Directive: Which lines below fall between the one containing "make_outlet()" and the one containing "zip(*points))), Vector(map(max, zip(*points)))"? Repeat them exactly, counting both of those lines, and add nothing else.

Dataset section:
● ● ● ●
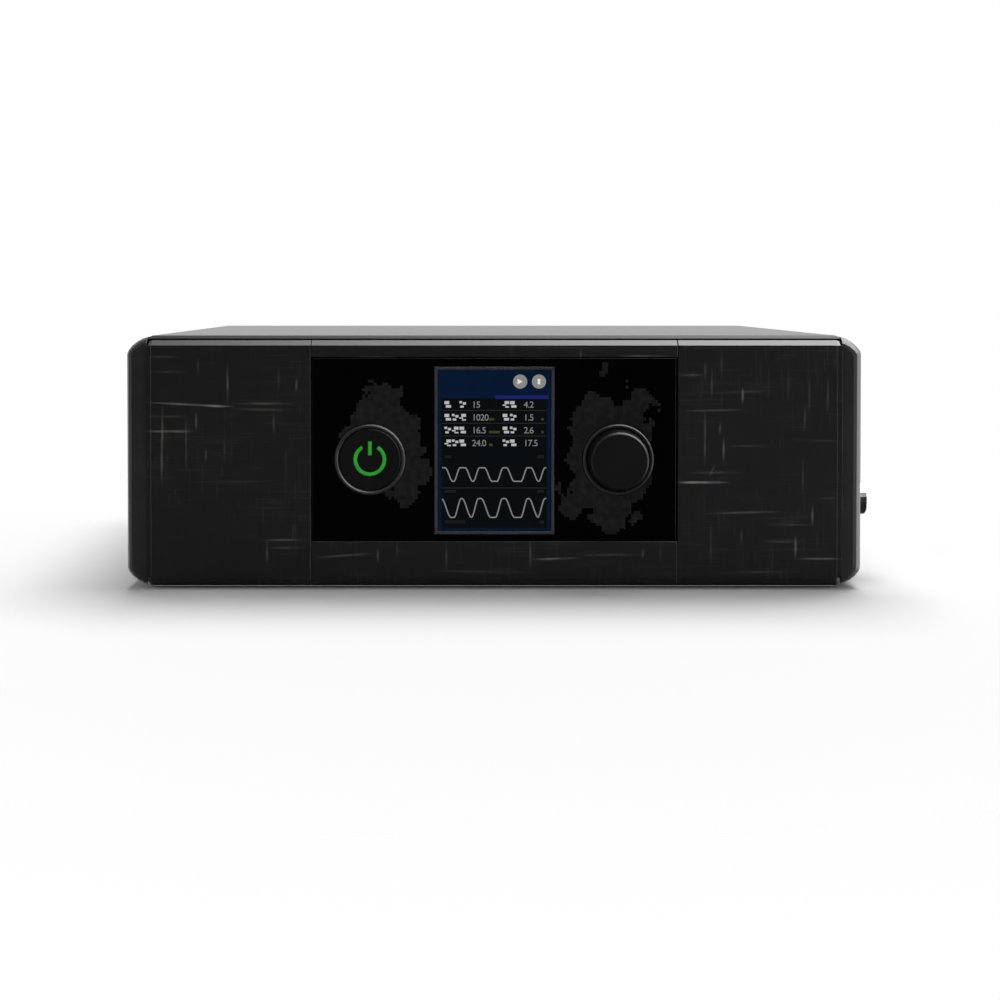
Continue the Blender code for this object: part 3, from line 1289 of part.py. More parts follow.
def make_gas_fitting():
    """Metal gas fitting through the right cheek, its lock nut, and the tube to the outlet."""
    centre = (FITTING_Y, FITTING_Z)
    seat = WIDTH / 2 + GAP
    collar_end = FITTING_TIP - FITTING_TIP_LENGTH
    collar_start = collar_end - FITTING_COLLAR_LENGTH
    groove_start = collar_start - FITTING_GROOVE_LENGTH
    barrel_end = BODY_HALF - FITTING_BARREL_REACH
    barb_end = barrel_end - FITTING_BARB_LENGTH
    profile = [
        (FITTING_BORE_RADIUS, FITTING_TIP),
        (FITTING_TIP_RADIUS, FITTING_TIP),
        (FITTING_TIP_RADIUS, collar_end),
        (FITTING_RADIUS - FITTING_EDGE, collar_end),
        (FITTING_RADIUS, collar_end - FITTING_EDGE),
        (FITTING_RADIUS, collar_start),
        (FITTING_GROOVE_RADIUS, collar_start),
        (FITTING_GROOVE_RADIUS, groove_start),
        (FITTING_RADIUS, groove_start),
        (FITTING_RADIUS, seat),
        (FITTING_BARREL_RADIUS, seat),
        (FITTING_BARREL_RADIUS, barrel_end),
        (FITTING_BARB_RADIUS, barrel_end),
        (FITTING_BARB_RADIUS, barb_end),
        (FITTING_BORE_RADIUS, barb_end),
    ]
    node(turned(profile, "X", centre, ROUND_SIDES), "gas_fitting", "steel")

    nut_stop = INNER_HALF - GAP
    nut_start = nut_stop - NUT_THICKNESS
    nut = cylinder(NUT_RADIUS, nut_start, nut_stop, "X", centre, NUT_SIDES)
    bore_start = nut_start - CUT_OVERRUN
    bore_stop = nut_stop + CUT_OVERRUN
    cut(nut, cylinder(FITTING_BARREL_RADIUS + GAP, bore_start, bore_stop, "X", centre))
    node(nut, "gas_fitting_nut", "steel")
    make_gas_tube(barb_end + TUBE_GRIP)


def tube_join_y():
    """Where along the outlet sleeve the gas tube meets it."""
    return SLEEVE_FRONT + (SLEEVE_REAR - SLEEVE_FRONT) * TUBE_JOIN_SHARE


def tube_route(start_x):
    """The gas tube's level route: in from the fitting, back between the boxes, then to the sleeve."""
    join_y = tube_join_y()
    end_x = SPOUT_X + SLEEVE_RADIUS + GAP
    points = [Vector((start_x, FITTING_Y, FITTING_Z))]
    bends = [
        (Vector((TUBE_LANE_X + TUBE_BEND, FITTING_Y + TUBE_BEND, FITTING_Z)), -pi / 2, -pi / 2),
        (Vector((TUBE_LANE_X - TUBE_BEND, join_y - TUBE_BEND, FITTING_Z)), 0, pi / 2),
    ]
    for middle, start, sweep in bends:
        for step in range(TUBE_BEND_STEPS + 1):
            angle = start + sweep * step / TUBE_BEND_STEPS
            points.append(middle + Vector((TUBE_BEND * cos(angle), TUBE_BEND * sin(angle), 0)))
    points.append(Vector((end_x, join_y, FITTING_Z)))
    return points


def make_gas_tube(start_x):
    """Hollow tube swept along its level route."""
    points = tube_route(start_x)
    bm = bmesh.new()
    rings = []
    for index, point in enumerate(points):
        before = points[max(index - 1, 0)]
        after = points[min(index + 1, len(points) - 1)]
        forward = (after - before).normalized()
        sideways = Vector((-forward.y, forward.x, 0))
        for radius in (TUBE_RADIUS, TUBE_RADIUS - TUBE_WALL):
            ring = []
            for step in range(SMALL_SIDES):
                angle = 2 * pi * step / SMALL_SIDES
                offset = sideways * radius * cos(angle) + Vector((0, 0, radius * sin(angle)))
                ring.append(bm.verts.new(point + offset))
            rings.append(ring)
    outer = rings[0::2]
    inner = rings[1::2]
    around = [*outer, *reversed(inner)]
    for one, two in zip(around, around[1:] + around[:1]):
        for step in range(SMALL_SIDES):
            after = (step + 1) % SMALL_SIDES
            bm.faces.new((one[step], one[after], two[after], two[step]))
    node(to_object(bm, "gas_tube"), "gas_tube", "clear_tube")


def board_bottom():
    """The underside of the two level circuit boards."""
    return FLOOR_TOP + BOARD_LIFT


def board_holds():
    """Where the two level boards rest on the bottom case."""
    boards = (
        (MAIN_BOARD_LEFT, BOARD_RIGHT, MAIN_BOARD_FRONT, MAIN_BOARD_REAR),
        (POWER_BOARD_LEFT, BOARD_RIGHT, POWER_BOARD_FRONT, POWER_BOARD_REAR),
    )
    places = []
    for left, right, front, rear in boards:
        for x in (left + BOARD_HOLD_INSET, right - BOARD_HOLD_INSET):
            for y in (front + BOARD_HOLD_INSET, rear - BOARD_HOLD_INSET):
                places.append((x, y))
    return places


def make_boards():
    """Main board with its buzzer, and power board with transformer and capacitor."""
    low = board_bottom()
    top = low + BOARD_THICKNESS
    main_low = (MAIN_BOARD_LEFT, MAIN_BOARD_FRONT, low)
    main_high = (BOARD_RIGHT, MAIN_BOARD_REAR, top)
    node(box(main_low, main_high), "main_board", "board_green")
    seat = top + GAP
    buzzer_place = (BOARD_RIGHT - BUZZER_SIDE_INSET, MAIN_BOARD_FRONT + BUZZER_FRONT_INSET)
    buzzer = cylinder(BUZZER_RADIUS, seat, seat + BUZZER_HEIGHT, "Z", buzzer_place)
    node(buzzer, "alarm_buzzer", "dark_grey")

    power_low = (POWER_BOARD_LEFT, POWER_BOARD_FRONT, low)
    power_high = (BOARD_RIGHT, POWER_BOARD_REAR, top)
    node(box(power_low, power_high), "power_board", "board_green")
    left = POWER_BOARD_LEFT + BOARD_HOLD_INSET
    front = POWER_BOARD_FRONT + BOARD_HOLD_INSET
    transformer_low = (left, front, seat)
    transformer_high = (left + TRANSFORMER_WIDTH, front + TRANSFORMER_DEPTH, seat + TRANSFORMER_HEIGHT)
    node(box(transformer_low, transformer_high), "transformer", "copper")
    place = (BOARD_RIGHT - BOARD_HOLD_INSET - CAPACITOR_RADIUS, front + CAPACITOR_RADIUS)
    capacitor = cylinder(CAPACITOR_RADIUS, seat, seat + CAPACITOR_HEIGHT, "Z", place)
    node(capacitor, "power_capacitor", "dark_grey")


def make_mains_inlet():
    """Mains socket in the rear panel, with its three blades."""
    half_width = INLET_WIDTH / 2
    half_height = INLET_HEIGHT / 2
    back = REAR_PANEL_BACK + GAP + INLET_FLANGE_THICKNESS
    front = back - INLET_BODY_DEPTH
    body_low = (INLET_X - half_width, front, INLET_Z - half_height)
    body_high = (INLET_X + half_width, back, INLET_Z + half_height)
    inlet = box(body_low, body_high)
    flange_low = (body_low[0] - INLET_FLANGE, REAR_PANEL_BACK + GAP, body_low[2] - INLET_FLANGE)
    flange_high = (body_high[0] + INLET_FLANGE, back, body_high[2] + INLET_FLANGE)
    join(inlet, box(flange_low, flange_high))
    left = body_low[0] + INLET_WALL
    right = body_high[0] - INLET_WALL
    low = body_low[2] + INLET_WALL
    high = body_high[2] - INLET_WALL
    hollow = [
        (left, low),
        (right, low),
        (right, high - INLET_CORNER),
        (right - INLET_CORNER, high),
        (left + INLET_CORNER, high),
        (left, high - INLET_CORNER),
    ]
    floor = front + INLET_FLOOR
    cut(inlet, prism(hollow, "Y", floor, back + CUT_OVERRUN))
    for shift, rise in ((-INLET_PIN_SPREAD, 0), (0, INLET_PIN_RISE), (INLET_PIN_SPREAD, 0)):
        x = INLET_X + shift
        z = INLET_Z + rise
        pin_low = (x - INLET_PIN_WIDTH / 2, floor - JOIN_OVERLAP, z - INLET_PIN_HEIGHT / 2)
        pin_high = (x + INLET_PIN_WIDTH / 2, floor + INLET_PIN_LENGTH, z + INLET_PIN_HEIGHT / 2)
        join(inlet, box(pin_low, pin_high))
    node(inlet, "mains_inlet", "dark_grey")


def make_rocker_switch():
    """Mains switch in the rear panel: a housing, and a paddle that rocks on its own pins."""
    half_width = ROCKER_WIDTH / 2
    half_height = ROCKER_HEIGHT / 2
    back = REAR_PANEL_BACK + GAP + INLET_FLANGE_THICKNESS
    front = back - ROCKER_DEPTH
    housing = box(
        (ROCKER_X - half_width, front, INLET_Z - half_height),
        (ROCKER_X + half_width, back, INLET_Z + half_height),
    )
    flange_half_width = half_width + INLET_FLANGE
    flange_half_height = half_height + INLET_FLANGE
    flange_low = (ROCKER_X - flange_half_width, REAR_PANEL_BACK + GAP, INLET_Z - flange_half_height)
    flange_high = (ROCKER_X + flange_half_width, back, INLET_Z + flange_half_height)
    join(housing, box(flange_low, flange_high))
    cavity_half_width = half_width - ROCKER_WALL
    cavity_half_height = half_height - ROCKER_WALL
    cavity_low = (ROCKER_X - cavity_half_width, front + ROCKER_FLOOR, INLET_Z - cavity_half_height)
    cavity_high = (ROCKER_X + cavity_half_width, back + CUT_OVERRUN, INLET_Z + cavity_half_height)
    cut(housing, box(cavity_low, cavity_high))
    pivot = (ROCKER_PIVOT_Y, INLET_Z)
    pin_half = cavity_half_width + ROCKER_PIN_REACH
    hole_start = ROCKER_X - pin_half - GAP
    hole_stop = ROCKER_X + pin_half + GAP
    cut(housing, cylinder(ROCKER_PIN_RADIUS + GAP, hole_start, hole_stop, "X", pivot, SMALL_SIDES))
    node(housing, "rocker_housing", "dark_grey")

    paddle_half_width = cavity_half_width - GAP
    paddle_half_height = cavity_half_height - ROCKER_END_CLEARANCE
    outline = [
        (-ROCKER_BACK, -paddle_half_height / 2),
        (0, -paddle_half_height),
        (ROCKER_CREST, -paddle_half_height),
        (ROCKER_VALLEY, 0),
        (ROCKER_CREST, paddle_half_height),
        (0, paddle_half_height),
        (-ROCKER_BACK, paddle_half_height / 2),
    ]
    paddle = prism(outline, "X", -paddle_half_width, paddle_half_width)
    join(paddle, cylinder(ROCKER_PIN_RADIUS, -pin_half, pin_half, "X", (0, 0), SMALL_SIDES))
    paddle.data.transform(Matrix.Rotation(-ROCKER_TILT, 4, "X"))
    node(paddle, "rocker_paddle", "gloss_black")
    paddle.location = (ROCKER_X, ROCKER_PIVOT_Y, INLET_Z)


def make_feet():
    """Four rubber feet, sunk a little into the bottom case."""
    top = BOTTOM + FOOT_SINK
    for number, place in enumerate(FOOT_PLACES, 1):
        profile = [
            (0, 0),
            (FOOT_RADIUS - FOOT_EDGE, 0),
            (FOOT_RADIUS, FOOT_EDGE),
            (FOOT_RADIUS, top),
            (0, top),
        ]
        node(turned(profile, "Z", place), f"foot_{number}", "rubber")


def make_screws():
    """Four screws from below, with their heads deep in the bottom case's posts."""
    head_top = SCREW_SEAT_HEIGHT - GAP
    for number, place in enumerate(SCREW_PLACES, 1):
        profile = [
            (0, head_top - SCREW_HEAD_HEIGHT),
            (SCREW_HEAD_RADIUS, head_top - SCREW_HEAD_HEIGHT),
            (SCREW_HEAD_RADIUS, head_top),
            (SCREW_RADIUS, head_top),
            (SCREW_RADIUS, head_top + SCREW_LENGTH),
            (0, head_top + SCREW_LENGTH),
        ]
        node(turned(profile, "Z", place, SMALL_SIDES), f"case_screw_{number}", "steel")


def set_footprint_on_origin():
    """Parent every piece to one empty that sets the footprint's middle on the origin."""
    anchor = bpy.data.objects.new("machine_anchor", None)
    bpy.context.scene.collection.objects.link(anchor)
    for piece in list(bpy.data.objects):
        if piece.type == "MESH":
            piece.parent = anchor
    middle_x = (FITTING_TIP - WIDTH / 2) / 2
    middle_y = (PORT_TIP + KNOB_TIP) / 2
    anchor.location = (-middle_x, -middle_y, 0)


def main():
    clear_scene()
    make_bottom_case()
    make_top_cover()
    make_cheek(-1, "left_cheek")
    make_cheek(1, "right_cheek")
    make_side_panels()
    make_centre_panel()
    make_front_frame()
    make_front_window()
    make_display()
    make_front_board()
    make_power_button()
    make_selector()
    make_rear_panel()
    make_noise_box()
    make_blower()
    make_outlet()
    make_filter()
    make_gas_fitting()
    make_boards()
    make_mains_inlet()
    make_rocker_switch()
    make_feet()
    make_screws()
    set_footprint_on_origin()


main()
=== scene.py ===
"""Looks of a bilevel positive airway pressure machine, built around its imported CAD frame.

Metres, +Z up, the front towards -Y. New pieces are placed from the CAD nodes' own boxes.
"""

from math import cos, pi, radians, sin

import bmesh
import bpy
from mathutils import Matrix, Vector
from mathutils.bvhtree import BVHTree


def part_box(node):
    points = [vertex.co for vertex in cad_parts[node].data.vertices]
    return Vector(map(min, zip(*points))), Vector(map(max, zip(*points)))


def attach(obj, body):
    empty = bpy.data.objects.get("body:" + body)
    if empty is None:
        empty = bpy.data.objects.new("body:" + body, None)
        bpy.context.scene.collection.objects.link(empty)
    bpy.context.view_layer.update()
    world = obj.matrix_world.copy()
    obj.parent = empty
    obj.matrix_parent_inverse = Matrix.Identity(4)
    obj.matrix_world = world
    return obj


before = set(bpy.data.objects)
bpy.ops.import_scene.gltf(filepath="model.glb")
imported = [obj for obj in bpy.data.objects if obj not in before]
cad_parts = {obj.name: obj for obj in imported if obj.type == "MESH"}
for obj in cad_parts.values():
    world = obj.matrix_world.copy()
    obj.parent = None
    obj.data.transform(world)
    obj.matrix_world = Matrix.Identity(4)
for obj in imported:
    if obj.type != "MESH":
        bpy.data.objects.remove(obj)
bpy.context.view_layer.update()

# Camera
CAMERA_PLACE = (-0.0234, -0.678, 0.1204)
CAMERA_PITCH = radians(1.0)
CAMERA_LENS_MM = 50.22
CAMERA_SENSOR_MM = 36.0
CAMERA_SHIFT_X = 0.0487
CAMERA_SHIFT_Y = -0.1790

# Lamps: place, width, depth, power
KEY_LAMP = ((0.40, 0.85, 2.7), 2.2, 1.7, 75.0)
FILL_LAMP = ((-0.80, -0.95, 0.50), 0.5, 0.5, 1.5)
AMBIENT_LEVEL = 0.24

# Room that the reflections show: dark in front, a lit right side, a bright window overhead
ROOM_LEVEL = 1.05
DARK_ROOM_LEVEL = 0.015
DARK_DIRECTION = (-0.15, -0.989, 0.0)
DARK_SPAN = (0.05, 0.50)
GROUND_SPAN = (-0.80, -0.30)
SIDE_DIRECTION = (0.99, -0.14, 0.0)
SIDE_SPAN = (0.68, 0.94)
SIDE_LEVEL = 3.0
WINDOW_DIRECTION = (0.52, -0.10, 0.85)
WINDOW_SPAN = (0.70, 0.97)
WINDOW_LEVEL = 10.0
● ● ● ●
The response:
    make_outlet()
    make_filter()
    make_gas_fitting()
    make_boards()
    make_mains_inlet()
    make_rocker_switch()
    make_feet()
    make_screws()
    set_footprint_on_origin()


main()
=== scene.py ===
"""Looks of a bilevel positive airway pressure machine, built around its imported CAD frame.

Metres, +Z up, the front towards -Y. New pieces are placed from the CAD nodes' own boxes.
"""

from math import cos, pi, radians, sin

import bmesh
import bpy
from mathutils import Matrix, Vector
from mathutils.bvhtree import BVHTree


def part_box(node):
    points = [vertex.co for vertex in cad_parts[node].data.vertices]
    return Vector(map(min, zip(*points))), Vector(map(max, zip(*points)))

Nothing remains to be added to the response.